TAKESHI MINAMI, CHIEF ECONOMIST AT NORINCHUKIN RESEARCH INSTITUTE, TOKYO
“With rate hikes by the Fed and Swiss National Bank, that widened the interest rate gap between Japan and overseas, Japan took the actual step further than a verbal warning. Because the market was expecting no actual action, the government apparently tried to change the view.”
SIMON HARVEY, HEAD OF FX ANALYSIS, MONEX, LONDON
“For traders, the lip service from Japanese officials this year was always viewed as a short-term hurdle, as they have repeatedly shown a lack of appetite to follow it up with actual FX intervention.

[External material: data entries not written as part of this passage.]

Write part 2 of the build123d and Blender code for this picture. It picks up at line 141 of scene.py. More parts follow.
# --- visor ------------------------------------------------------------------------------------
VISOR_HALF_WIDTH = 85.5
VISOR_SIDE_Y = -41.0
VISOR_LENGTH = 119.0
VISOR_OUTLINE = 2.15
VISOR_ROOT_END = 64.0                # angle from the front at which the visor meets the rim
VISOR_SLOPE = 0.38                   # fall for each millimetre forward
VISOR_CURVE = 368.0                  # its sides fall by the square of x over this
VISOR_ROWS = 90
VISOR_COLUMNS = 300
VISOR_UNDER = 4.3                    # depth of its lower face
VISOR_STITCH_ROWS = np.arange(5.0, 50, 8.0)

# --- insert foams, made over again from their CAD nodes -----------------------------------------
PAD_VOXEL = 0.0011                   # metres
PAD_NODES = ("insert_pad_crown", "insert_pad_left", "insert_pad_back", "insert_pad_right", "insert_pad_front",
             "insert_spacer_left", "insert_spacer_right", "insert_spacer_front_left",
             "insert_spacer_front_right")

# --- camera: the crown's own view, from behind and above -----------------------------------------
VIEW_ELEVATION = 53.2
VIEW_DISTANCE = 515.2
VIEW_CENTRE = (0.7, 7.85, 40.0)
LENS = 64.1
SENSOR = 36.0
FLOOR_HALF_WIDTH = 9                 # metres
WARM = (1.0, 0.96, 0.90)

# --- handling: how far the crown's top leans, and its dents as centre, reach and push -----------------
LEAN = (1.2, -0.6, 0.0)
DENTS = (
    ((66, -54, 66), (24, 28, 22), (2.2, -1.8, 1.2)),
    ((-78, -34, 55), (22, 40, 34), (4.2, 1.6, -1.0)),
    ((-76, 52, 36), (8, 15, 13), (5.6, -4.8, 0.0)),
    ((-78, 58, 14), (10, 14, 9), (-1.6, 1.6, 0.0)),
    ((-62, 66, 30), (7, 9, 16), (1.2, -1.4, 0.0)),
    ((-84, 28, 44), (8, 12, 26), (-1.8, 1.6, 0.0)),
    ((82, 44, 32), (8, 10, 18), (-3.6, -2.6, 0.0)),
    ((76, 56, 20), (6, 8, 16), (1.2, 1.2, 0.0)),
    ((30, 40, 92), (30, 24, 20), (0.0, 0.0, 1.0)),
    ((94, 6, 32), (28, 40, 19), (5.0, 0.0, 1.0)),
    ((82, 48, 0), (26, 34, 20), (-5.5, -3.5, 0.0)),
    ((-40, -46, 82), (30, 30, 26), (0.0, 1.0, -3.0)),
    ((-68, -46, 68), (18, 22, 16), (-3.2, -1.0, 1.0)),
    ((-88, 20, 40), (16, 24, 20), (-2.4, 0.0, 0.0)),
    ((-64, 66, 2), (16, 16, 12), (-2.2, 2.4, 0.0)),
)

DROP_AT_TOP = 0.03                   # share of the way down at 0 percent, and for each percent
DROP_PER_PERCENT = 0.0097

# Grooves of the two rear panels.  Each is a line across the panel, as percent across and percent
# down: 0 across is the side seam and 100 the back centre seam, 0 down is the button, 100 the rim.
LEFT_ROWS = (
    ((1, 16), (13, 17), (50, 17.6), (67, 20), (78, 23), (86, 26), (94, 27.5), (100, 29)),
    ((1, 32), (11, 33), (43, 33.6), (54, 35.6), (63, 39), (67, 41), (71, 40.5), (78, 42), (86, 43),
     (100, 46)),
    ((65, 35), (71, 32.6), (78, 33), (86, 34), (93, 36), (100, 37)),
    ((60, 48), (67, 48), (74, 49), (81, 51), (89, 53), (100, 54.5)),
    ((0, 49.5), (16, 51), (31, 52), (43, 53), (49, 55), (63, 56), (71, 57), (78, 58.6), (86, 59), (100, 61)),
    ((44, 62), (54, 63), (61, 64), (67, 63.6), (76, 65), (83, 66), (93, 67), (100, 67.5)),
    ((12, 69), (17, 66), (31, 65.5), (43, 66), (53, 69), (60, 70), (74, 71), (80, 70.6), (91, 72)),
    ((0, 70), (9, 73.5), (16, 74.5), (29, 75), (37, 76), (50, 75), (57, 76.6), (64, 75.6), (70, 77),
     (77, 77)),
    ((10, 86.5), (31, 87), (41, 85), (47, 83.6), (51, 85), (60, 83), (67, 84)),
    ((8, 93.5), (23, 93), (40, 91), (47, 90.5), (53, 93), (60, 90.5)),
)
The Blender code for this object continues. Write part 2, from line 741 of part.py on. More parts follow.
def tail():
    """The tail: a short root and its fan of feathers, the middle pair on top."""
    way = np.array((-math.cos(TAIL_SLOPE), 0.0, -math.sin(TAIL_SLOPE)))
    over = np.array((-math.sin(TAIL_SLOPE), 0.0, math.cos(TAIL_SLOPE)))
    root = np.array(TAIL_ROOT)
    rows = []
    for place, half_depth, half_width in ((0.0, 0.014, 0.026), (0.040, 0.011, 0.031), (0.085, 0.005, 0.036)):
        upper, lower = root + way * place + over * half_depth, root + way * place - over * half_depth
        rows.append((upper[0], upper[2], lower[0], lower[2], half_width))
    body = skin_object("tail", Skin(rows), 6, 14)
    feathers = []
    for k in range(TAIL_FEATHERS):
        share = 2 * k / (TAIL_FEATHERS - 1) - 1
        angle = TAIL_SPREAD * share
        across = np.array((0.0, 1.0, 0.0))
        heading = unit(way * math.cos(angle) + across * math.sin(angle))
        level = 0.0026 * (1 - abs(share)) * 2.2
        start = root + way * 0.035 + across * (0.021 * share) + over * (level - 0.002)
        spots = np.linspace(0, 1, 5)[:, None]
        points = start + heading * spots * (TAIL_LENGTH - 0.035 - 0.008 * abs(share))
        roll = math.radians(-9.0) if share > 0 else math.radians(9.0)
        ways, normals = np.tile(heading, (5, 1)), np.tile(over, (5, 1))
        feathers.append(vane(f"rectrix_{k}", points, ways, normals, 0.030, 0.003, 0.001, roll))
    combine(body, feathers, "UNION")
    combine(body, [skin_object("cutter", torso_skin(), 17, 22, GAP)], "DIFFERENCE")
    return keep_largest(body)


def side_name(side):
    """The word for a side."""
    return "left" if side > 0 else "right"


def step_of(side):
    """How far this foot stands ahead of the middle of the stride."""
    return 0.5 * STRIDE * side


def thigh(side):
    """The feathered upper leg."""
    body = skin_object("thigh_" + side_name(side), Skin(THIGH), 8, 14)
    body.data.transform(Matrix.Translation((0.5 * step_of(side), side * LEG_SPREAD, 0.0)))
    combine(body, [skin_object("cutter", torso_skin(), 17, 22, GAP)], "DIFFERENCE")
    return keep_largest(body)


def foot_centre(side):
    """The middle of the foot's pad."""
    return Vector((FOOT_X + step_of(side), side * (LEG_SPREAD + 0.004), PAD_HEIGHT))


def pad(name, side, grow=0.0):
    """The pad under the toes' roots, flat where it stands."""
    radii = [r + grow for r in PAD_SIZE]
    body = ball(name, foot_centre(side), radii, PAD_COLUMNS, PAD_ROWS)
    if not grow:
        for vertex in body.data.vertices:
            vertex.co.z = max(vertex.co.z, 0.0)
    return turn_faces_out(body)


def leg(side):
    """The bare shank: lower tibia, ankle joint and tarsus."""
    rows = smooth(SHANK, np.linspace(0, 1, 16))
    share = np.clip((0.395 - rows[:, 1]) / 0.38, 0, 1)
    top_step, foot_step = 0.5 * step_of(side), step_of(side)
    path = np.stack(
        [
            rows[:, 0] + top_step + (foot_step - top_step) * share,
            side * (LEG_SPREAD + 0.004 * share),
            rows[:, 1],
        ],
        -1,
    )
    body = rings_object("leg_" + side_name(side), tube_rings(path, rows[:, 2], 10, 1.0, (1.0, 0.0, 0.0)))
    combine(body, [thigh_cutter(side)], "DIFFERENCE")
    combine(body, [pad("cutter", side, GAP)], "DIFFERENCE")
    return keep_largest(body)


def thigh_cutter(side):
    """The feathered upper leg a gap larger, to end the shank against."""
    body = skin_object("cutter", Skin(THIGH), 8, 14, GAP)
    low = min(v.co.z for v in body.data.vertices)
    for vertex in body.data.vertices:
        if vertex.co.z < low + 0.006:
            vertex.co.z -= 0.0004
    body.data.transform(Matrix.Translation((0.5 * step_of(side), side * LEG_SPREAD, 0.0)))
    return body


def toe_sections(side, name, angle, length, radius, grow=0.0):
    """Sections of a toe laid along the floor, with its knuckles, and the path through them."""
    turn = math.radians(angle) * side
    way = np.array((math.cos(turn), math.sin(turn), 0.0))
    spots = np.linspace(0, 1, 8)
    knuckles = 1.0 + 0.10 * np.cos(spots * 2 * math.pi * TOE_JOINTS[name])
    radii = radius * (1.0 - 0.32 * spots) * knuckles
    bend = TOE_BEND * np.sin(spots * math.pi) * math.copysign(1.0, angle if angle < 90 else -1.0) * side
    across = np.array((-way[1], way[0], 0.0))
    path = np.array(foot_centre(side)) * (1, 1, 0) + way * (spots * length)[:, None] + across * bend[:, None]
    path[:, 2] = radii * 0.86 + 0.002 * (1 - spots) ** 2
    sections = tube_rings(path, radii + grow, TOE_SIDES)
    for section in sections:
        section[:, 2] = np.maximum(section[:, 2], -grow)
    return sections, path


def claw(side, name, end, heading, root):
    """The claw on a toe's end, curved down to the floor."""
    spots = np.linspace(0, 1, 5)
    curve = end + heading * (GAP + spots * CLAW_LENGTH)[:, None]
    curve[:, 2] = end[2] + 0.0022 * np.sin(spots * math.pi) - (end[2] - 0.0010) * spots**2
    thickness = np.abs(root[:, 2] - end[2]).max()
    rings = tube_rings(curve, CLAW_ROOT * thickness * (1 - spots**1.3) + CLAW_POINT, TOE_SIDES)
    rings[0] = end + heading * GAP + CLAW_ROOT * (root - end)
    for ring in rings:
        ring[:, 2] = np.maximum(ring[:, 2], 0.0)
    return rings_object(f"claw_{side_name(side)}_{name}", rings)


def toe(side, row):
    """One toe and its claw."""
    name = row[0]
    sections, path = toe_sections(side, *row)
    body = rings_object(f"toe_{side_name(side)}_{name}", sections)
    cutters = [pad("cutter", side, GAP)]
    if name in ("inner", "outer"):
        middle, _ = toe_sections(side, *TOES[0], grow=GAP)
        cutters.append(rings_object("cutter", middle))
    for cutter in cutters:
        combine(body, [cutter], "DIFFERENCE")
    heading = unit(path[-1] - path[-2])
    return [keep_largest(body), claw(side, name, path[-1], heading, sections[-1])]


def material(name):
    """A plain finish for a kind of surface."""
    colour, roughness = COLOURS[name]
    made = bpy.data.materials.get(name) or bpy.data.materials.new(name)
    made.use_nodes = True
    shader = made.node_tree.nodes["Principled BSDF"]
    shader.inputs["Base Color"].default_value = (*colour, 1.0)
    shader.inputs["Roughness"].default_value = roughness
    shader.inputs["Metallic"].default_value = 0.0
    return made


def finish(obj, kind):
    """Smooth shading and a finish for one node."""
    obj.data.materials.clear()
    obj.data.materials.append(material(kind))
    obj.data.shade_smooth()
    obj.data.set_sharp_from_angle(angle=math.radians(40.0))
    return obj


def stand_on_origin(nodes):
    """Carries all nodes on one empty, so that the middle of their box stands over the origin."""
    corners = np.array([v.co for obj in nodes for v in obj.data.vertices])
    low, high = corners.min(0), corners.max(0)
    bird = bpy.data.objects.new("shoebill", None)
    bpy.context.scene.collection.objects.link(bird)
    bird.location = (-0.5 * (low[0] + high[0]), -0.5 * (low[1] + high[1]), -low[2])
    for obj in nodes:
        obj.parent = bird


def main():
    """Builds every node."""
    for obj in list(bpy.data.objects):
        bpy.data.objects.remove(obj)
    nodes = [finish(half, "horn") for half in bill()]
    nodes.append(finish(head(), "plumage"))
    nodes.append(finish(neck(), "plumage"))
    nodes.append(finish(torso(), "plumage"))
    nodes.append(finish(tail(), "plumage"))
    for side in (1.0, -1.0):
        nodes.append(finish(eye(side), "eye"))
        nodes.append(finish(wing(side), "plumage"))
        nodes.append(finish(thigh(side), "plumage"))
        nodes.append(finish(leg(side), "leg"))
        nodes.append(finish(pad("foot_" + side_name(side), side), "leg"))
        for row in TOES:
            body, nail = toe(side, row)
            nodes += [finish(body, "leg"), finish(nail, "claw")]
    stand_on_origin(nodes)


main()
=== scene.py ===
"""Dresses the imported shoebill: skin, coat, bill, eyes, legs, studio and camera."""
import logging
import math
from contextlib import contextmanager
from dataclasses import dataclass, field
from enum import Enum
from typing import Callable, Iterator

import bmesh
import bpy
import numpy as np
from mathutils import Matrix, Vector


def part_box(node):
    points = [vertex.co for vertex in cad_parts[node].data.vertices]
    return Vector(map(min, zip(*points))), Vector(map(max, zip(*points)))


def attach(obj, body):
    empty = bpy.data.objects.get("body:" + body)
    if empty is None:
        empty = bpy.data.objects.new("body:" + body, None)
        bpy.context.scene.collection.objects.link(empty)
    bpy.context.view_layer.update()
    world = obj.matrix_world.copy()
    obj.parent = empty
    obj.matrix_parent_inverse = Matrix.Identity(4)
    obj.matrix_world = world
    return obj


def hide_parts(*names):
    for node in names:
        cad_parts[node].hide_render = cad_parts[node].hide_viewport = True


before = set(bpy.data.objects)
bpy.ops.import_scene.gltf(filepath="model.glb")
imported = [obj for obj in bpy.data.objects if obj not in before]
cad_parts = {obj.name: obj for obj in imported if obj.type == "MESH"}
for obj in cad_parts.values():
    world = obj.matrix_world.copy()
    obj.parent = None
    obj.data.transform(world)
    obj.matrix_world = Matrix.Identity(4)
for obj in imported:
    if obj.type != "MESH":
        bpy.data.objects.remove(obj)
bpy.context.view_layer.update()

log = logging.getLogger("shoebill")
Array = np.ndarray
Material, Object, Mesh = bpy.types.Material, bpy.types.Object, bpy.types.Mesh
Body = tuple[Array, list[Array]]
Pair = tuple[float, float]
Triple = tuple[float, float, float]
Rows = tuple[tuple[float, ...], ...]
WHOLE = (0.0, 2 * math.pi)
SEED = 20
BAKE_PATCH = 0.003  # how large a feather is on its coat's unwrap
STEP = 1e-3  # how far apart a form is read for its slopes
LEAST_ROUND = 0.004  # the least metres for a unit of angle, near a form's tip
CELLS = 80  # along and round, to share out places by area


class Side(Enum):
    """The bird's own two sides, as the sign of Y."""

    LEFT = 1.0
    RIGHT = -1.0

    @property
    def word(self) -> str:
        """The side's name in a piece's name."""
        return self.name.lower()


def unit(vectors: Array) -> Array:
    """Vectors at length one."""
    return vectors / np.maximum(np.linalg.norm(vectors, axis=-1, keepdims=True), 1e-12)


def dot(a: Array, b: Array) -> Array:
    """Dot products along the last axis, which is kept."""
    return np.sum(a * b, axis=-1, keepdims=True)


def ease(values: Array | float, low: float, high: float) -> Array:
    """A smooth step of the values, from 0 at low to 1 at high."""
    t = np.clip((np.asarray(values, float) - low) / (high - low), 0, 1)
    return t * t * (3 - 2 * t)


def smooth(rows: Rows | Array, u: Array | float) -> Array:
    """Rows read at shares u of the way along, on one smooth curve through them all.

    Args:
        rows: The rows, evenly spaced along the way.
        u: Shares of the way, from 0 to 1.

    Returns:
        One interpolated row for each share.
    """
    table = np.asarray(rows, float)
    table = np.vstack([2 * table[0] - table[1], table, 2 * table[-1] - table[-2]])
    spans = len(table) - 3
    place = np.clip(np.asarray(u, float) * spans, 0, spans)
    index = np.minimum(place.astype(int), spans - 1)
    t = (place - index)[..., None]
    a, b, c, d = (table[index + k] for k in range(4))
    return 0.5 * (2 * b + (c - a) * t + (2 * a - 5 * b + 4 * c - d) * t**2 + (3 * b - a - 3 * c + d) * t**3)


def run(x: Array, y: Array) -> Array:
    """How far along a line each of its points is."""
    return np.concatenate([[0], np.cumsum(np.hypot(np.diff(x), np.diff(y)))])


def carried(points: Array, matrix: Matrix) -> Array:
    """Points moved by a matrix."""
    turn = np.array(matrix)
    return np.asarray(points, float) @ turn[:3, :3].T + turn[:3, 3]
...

This has now changed, with the BoJ taking the fight to the yen shorts.
While this policy will be successful in driving dollar-yen lower in the short-term, policymakers’ ability to take dollar-yen lower over the medium-term is subject to more scepticism under the Fed’s aggressively hawkish stance and the limited nature of Japan’s FX reserves.
In order to achieve a stronger yen over the medium-term, we continue to believe that the BoJ will need to abandon its ultra-loose policy stance as FX intervention efforts will prove unsustainable.”
KAMAL SHARMA, SENIOR FX STRATEGIST, BANK OF AMERICA, LONDON
“The next logical step was to actually intervene, now it seems from the headlines that this is unilateral, as opposed to multilateral, so it’s just the Bank of Japan and the Ministry of Finance interveneing rather than the Japanese asking for the assistance of other central banks. Ultimately, the question will be: how much has it been?”
“For the time being, that has injected some more two-way risk into dollar-yen.”